··· SUPPLIED DATA ···

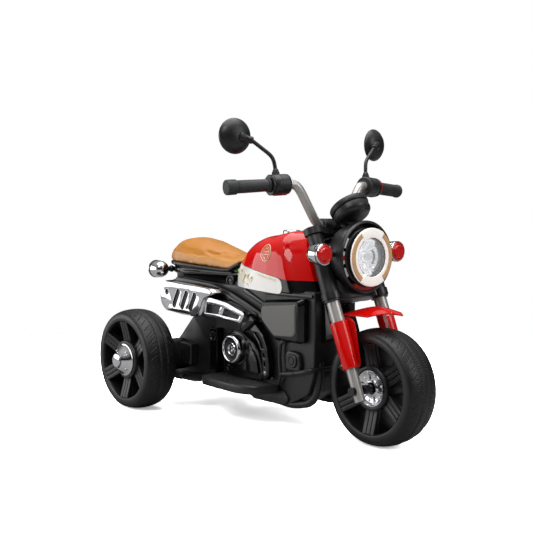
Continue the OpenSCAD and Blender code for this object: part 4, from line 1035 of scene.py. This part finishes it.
cap_axis = np.array([48, 0, 0]) * mm
cap_ring = turned([(0, 476), (21, 476), (22.4, 484), (21.6, 486.6), (19.6, 488.2), (17, 488.6),
                   (15.4, 487.6), (14.6, 485.8), (0, 485.4)], count=80)
cap_lock = turned([(6.2, 484), (6.2, 487.6), (5.4, 488.8), (0, 489)], count=32)
piece("tank_filler_cap", "chassis",
      [[placed(cap_ring, cap_axis)], [placed(cap_lock, cap_axis)]], [plated, satin_black], ["tank_cap"])

# --- Saddle ---------------------------------------------------------------------------------
# Moulded foam under tan leathercloth, crowned at the back and drawn in at the waist, where the
# cover creases. The pad is blown up from a slightly smaller form as cloth.

seat_widths = [(-432, 20), (-428, 36), (-418, 52), (-402, 62), (-370, 76), (-320, 81), (-260, 74),
               (-200, 60), (-150, 50.5), (-96, 42)]
seat_tops = [(-434, 400), (-430, 416), (-420, 434), (-400, 448), (-380, 456), (-335, 460), (-281, 454),
             (-228, 442), (-182, 429), (-142, 419.5), (-112, 418), (-96, 418)]
seat_floors = [(-434, 399), (-400, 397), (-300, 392), (-170, 383), (-150, 384), (-122, 398), (-96, 405)]


def seat_crease(x):
    """Height of the crease between the crown and the side band, as a share of the pad's height."""
    return np.interp(x, [-430, -400, -330, -250, -180, -100], [0.9, 0.72, 0.52, 0.5, 0.66, 0.8])


def seat_section(x, rise):
    """Half the saddle's width in mm at a share of its height: a superellipse with a leaning side
    band below the crease and a pinched waist."""
    power = np.interp(x, [-430, -330, -230, -150], [2.2, 2.3, 2.0, 2.6])
    width = flowing(x, seat_widths, 16)
    base = (1 - np.clip(rise, 0, 1) ** power) ** (1 / power)
    pinch = np.exp(-((rise - seat_crease(x)) / 0.09) ** 2)
    waist = np.exp(-((x + 215) / 70) ** 2)
    return width * base - 2.6 * pinch - 3.2 * waist * np.clip(rise - 0.35, 0, 1) * base


# band is a lighter tan on both sides below the crown: a painted highlight for the side lamp's sheen on the
# cover
leather = moulded("pvc_leathercloth_tan", "#b26f16", 0.36, 1.1 * mm, 0.05 * mm, "#ba7920", patch=60 * mm,
                  spread=0.05, band="#c98d4a", Specular_IOR_Level=0.5, Sheen_Weight=0.08)
# the rows stand closer together towards the round tail
seat_back, seat_front = -431.5, -99
spread = (1 - np.cos(np.linspace(0.16, 1, 100) * math.pi / 1.35)) / (1 - math.cos(math.pi / 1.35))
x = np.clip(seat_back + (seat_front - seat_back) * spread, seat_back, seat_front)[:, None]
t = np.linspace(0, 1, 29)[None, :]
floor_z = flowing(x, seat_floors, 16)
top_z = flowing(x, seat_tops, 12)
rise = np.sin(t * math.pi / 2)
half = np.stack([x + 0 * t, -seat_section(x, rise), floor_z + (top_z - floor_z) * rise], -1)
pad_rings = np.concatenate([half, (half * (1, -1, 1))[:, ::-1][:, 1:]], axis=1)
saddle = piece("saddle_cover", "chassis", [[grid(shut(pad_rings * mm), wrap_v=True)]],
               [leather], ["seat_pad"], sharp=180)
most_swell = 3 * mm
cloth_frames = 20
bpy.context.view_layer.objects.active = saddle
saddle.select_set(True)
remesh = saddle.modifiers.new("even_faces", "REMESH")
remesh.mode, remesh.voxel_size = "VOXEL", 4.5 * mm
bpy.ops.object.modifier_apply(modifier=remesh.name)
before = mesh_points(saddle.data)
cloth = saddle.modifiers.new("blown_cover", "CLOTH")
cloth.settings.use_pressure = True
cloth.settings.uniform_pressure_force = 4
cloth.settings.tension_stiffness = cloth.settings.compression_stiffness = 40
cloth.settings.bending_stiffness = 6
cloth.settings.effector_weights.gravity = 0
cloth.point_cache.frame_start, cloth.point_cache.frame_end = 1, cloth_frames
for step in range(1, cloth_frames + 1):
    bpy.context.scene.frame_set(step)
bpy.ops.object.modifier_apply(modifier=cloth.name)
bpy.context.scene.frame_set(1)
moves = mesh_points(saddle.data) - before
length = np.linalg.norm(moves, axis=1)[:, None] + 1e-9
swollen = before + moves / length * np.minimum(length, most_swell)
floors = np.array(seat_floors) * mm
swollen[:, 2] = np.maximum(swollen[:, 2], np.interp(swollen[:, 0], floors[:, 0], floors[:, 1]))
saddle.data.vertices.foreach_set("co", swollen.ravel())
rounder = saddle.modifiers.new("smooth_cover", "SUBSURF")
rounder.levels = rounder.render_levels = 1
bpy.ops.object.modifier_apply(modifier=rounder.name)
saddle.data.polygons.foreach_set("use_smooth", [True] * len(saddle.data.polygons))

# folds at the waist, drawn in as soft grooves: start and end as (x, z), bow, depth and width
skin = mesh_points(saddle.data) / mm
for start, end, bow, depth, wide in (((-262, 434), (-168, 424), 7, 1.9, 4.2),
                                     ((-246, 427), (-190, 420), 5, 1.6, 3.4),
                                     ((-228, 436), (-150, 421), 4, 1.2, 3.6),
                                     ((-286, 421), (-226, 417), 4, 1.0, 3.6)):
    share = np.clip((skin[:, 0] - start[0]) / (end[0] - start[0]), 0, 1)
    line = start[1] + (end[1] - start[1]) * share - bow * np.sin(share * math.pi)
    fold = np.exp(-((skin[:, 2] - line) / wide) ** 2) * np.sin(share * math.pi) * (np.abs(skin[:, 1]) > 12)
    skin[:, 1] -= np.sign(skin[:, 1]) * depth * fold
    skin[:, 2] -= 0.7 * depth * fold
saddle.data.vertices.foreach_set("co", (skin * mm).ravel())
saddle.data.update()
# the sides below this height take the lighter band colour: a painted highlight
low = np.interp(skin[:, 0], *np.array(seat_floors).T)
share = (skin[:, 2] - low) / (np.interp(skin[:, 0], *np.array(seat_tops).T) - low)
painted_sheen_line = np.interp(skin[:, 0], [-430, -390, -330, -240, -170], [0.8, 0.5, 0.42, 0.46, 0.6])
band = saddle.data.attributes.new("band", "FLOAT", "POINT")
band.data.foreach_set("value", np.clip((painted_sheen_line - share) / 0.07 + 0.5, 0, 1))

# --- Tail -----------------------------------------------------------------------------------
# A gloss black moulding under the saddle: a round lip along the pad's edge, two ledges below
# it, and a ring boss near the tank. Its frame arms run forward and down over the mufflers.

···

## TO BE DONE
Reproduce the listing above word for word.

## FINISHED TASK
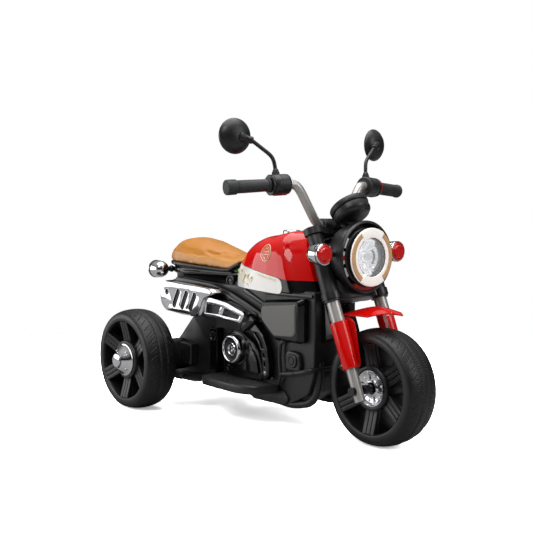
Continue the OpenSCAD and Blender code for this object: part 4, from line 1035 of scene.py. This part finishes it.
cap_axis = np.array([48, 0, 0]) * mm
cap_ring = turned([(0, 476), (21, 476), (22.4, 484), (21.6, 486.6), (19.6, 488.2), (17, 488.6),
                   (15.4, 487.6), (14.6, 485.8), (0, 485.4)], count=80)
cap_lock = turned([(6.2, 484), (6.2, 487.6), (5.4, 488.8), (0, 489)], count=32)
piece("tank_filler_cap", "chassis",
      [[placed(cap_ring, cap_axis)], [placed(cap_lock, cap_axis)]], [plated, satin_black], ["tank_cap"])

# --- Saddle ---------------------------------------------------------------------------------
# Moulded foam under tan leathercloth, crowned at the back and drawn in at the waist, where the
# cover creases. The pad is blown up from a slightly smaller form as cloth.

seat_widths = [(-432, 20), (-428, 36), (-418, 52), (-402, 62), (-370, 76), (-320, 81), (-260, 74),
               (-200, 60), (-150, 50.5), (-96, 42)]
seat_tops = [(-434, 400), (-430, 416), (-420, 434), (-400, 448), (-380, 456), (-335, 460), (-281, 454),
             (-228, 442), (-182, 429), (-142, 419.5), (-112, 418), (-96, 418)]
seat_floors = [(-434, 399), (-400, 397), (-300, 392), (-170, 383), (-150, 384), (-122, 398), (-96, 405)]


def seat_crease(x):
    """Height of the crease between the crown and the side band, as a share of the pad's height."""
    return np.interp(x, [-430, -400, -330, -250, -180, -100], [0.9, 0.72, 0.52, 0.5, 0.66, 0.8])


def seat_section(x, rise):
    """Half the saddle's width in mm at a share of its height: a superellipse with a leaning side
    band below the crease and a pinched waist."""
    power = np.interp(x, [-430, -330, -230, -150], [2.2, 2.3, 2.0, 2.6])
    width = flowing(x, seat_widths, 16)
    base = (1 - np.clip(rise, 0, 1) ** power) ** (1 / power)
    pinch = np.exp(-((rise - seat_crease(x)) / 0.09) ** 2)
    waist = np.exp(-((x + 215) / 70) ** 2)
    return width * base - 2.6 * pinch - 3.2 * waist * np.clip(rise - 0.35, 0, 1) * base


# band is a lighter tan on both sides below the crown: a painted highlight for the side lamp's sheen on the
# cover
leather = moulded("pvc_leathercloth_tan", "#b26f16", 0.36, 1.1 * mm, 0.05 * mm, "#ba7920", patch=60 * mm,
                  spread=0.05, band="#c98d4a", Specular_IOR_Level=0.5, Sheen_Weight=0.08)
# the rows stand closer together towards the round tail
seat_back, seat_front = -431.5, -99
spread = (1 - np.cos(np.linspace(0.16, 1, 100) * math.pi / 1.35)) / (1 - math.cos(math.pi / 1.35))
x = np.clip(seat_back + (seat_front - seat_back) * spread, seat_back, seat_front)[:, None]
t = np.linspace(0, 1, 29)[None, :]
floor_z = flowing(x, seat_floors, 16)
top_z = flowing(x, seat_tops, 12)
rise = np.sin(t * math.pi / 2)
half = np.stack([x + 0 * t, -seat_section(x, rise), floor_z + (top_z - floor_z) * rise], -1)
pad_rings = np.concatenate([half, (half * (1, -1, 1))[:, ::-1][:, 1:]], axis=1)
saddle = piece("saddle_cover", "chassis", [[grid(shut(pad_rings * mm), wrap_v=True)]],
               [leather], ["seat_pad"], sharp=180)
most_swell = 3 * mm
cloth_frames = 20
bpy.context.view_layer.objects.active = saddle
saddle.select_set(True)
remesh = saddle.modifiers.new("even_faces", "REMESH")
remesh.mode, remesh.voxel_size = "VOXEL", 4.5 * mm
bpy.ops.object.modifier_apply(modifier=remesh.name)
before = mesh_points(saddle.data)
cloth = saddle.modifiers.new("blown_cover", "CLOTH")
cloth.settings.use_pressure = True
cloth.settings.uniform_pressure_force = 4
cloth.settings.tension_stiffness = cloth.settings.compression_stiffness = 40
cloth.settings.bending_stiffness = 6
cloth.settings.effector_weights.gravity = 0
cloth.point_cache.frame_start, cloth.point_cache.frame_end = 1, cloth_frames
for step in range(1, cloth_frames + 1):
    bpy.context.scene.frame_set(step)
bpy.ops.object.modifier_apply(modifier=cloth.name)
bpy.context.scene.frame_set(1)
moves = mesh_points(saddle.data) - before
length = np.linalg.norm(moves, axis=1)[:, None] + 1e-9
swollen = before + moves / length * np.minimum(length, most_swell)
floors = np.array(seat_floors) * mm
swollen[:, 2] = np.maximum(swollen[:, 2], np.interp(swollen[:, 0], floors[:, 0], floors[:, 1]))
saddle.data.vertices.foreach_set("co", swollen.ravel())
rounder = saddle.modifiers.new("smooth_cover", "SUBSURF")
rounder.levels = rounder.render_levels = 1
bpy.ops.object.modifier_apply(modifier=rounder.name)
saddle.data.polygons.foreach_set("use_smooth", [True] * len(saddle.data.polygons))

# folds at the waist, drawn in as soft grooves: start and end as (x, z), bow, depth and width
skin = mesh_points(saddle.data) / mm
for start, end, bow, depth, wide in (((-262, 434), (-168, 424), 7, 1.9, 4.2),
                                     ((-246, 427), (-190, 420), 5, 1.6, 3.4),
                                     ((-228, 436), (-150, 421), 4, 1.2, 3.6),
                                     ((-286, 421), (-226, 417), 4, 1.0, 3.6)):
    share = np.clip((skin[:, 0] - start[0]) / (end[0] - start[0]), 0, 1)
    line = start[1] + (end[1] - start[1]) * share - bow * np.sin(share * math.pi)
    fold = np.exp(-((skin[:, 2] - line) / wide) ** 2) * np.sin(share * math.pi) * (np.abs(skin[:, 1]) > 12)
    skin[:, 1] -= np.sign(skin[:, 1]) * depth * fold
    skin[:, 2] -= 0.7 * depth * fold
saddle.data.vertices.foreach_set("co", (skin * mm).ravel())
saddle.data.update()
# the sides below this height take the lighter band colour: a painted highlight
low = np.interp(skin[:, 0], *np.array(seat_floors).T)
share = (skin[:, 2] - low) / (np.interp(skin[:, 0], *np.array(seat_tops).T) - low)
painted_sheen_line = np.interp(skin[:, 0], [-430, -390, -330, -240, -170], [0.8, 0.5, 0.42, 0.46, 0.6])
band = saddle.data.attributes.new("band", "FLOAT", "POINT")
band.data.foreach_set("value", np.clip((painted_sheen_line - share) / 0.07 + 0.5, 0, 1))

# --- Tail -----------------------------------------------------------------------------------
# A gloss black moulding under the saddle: a round lip along the pad's edge, two ledges below
# it, and a ring boss near the tank. Its frame arms run forward and down over the mufflers.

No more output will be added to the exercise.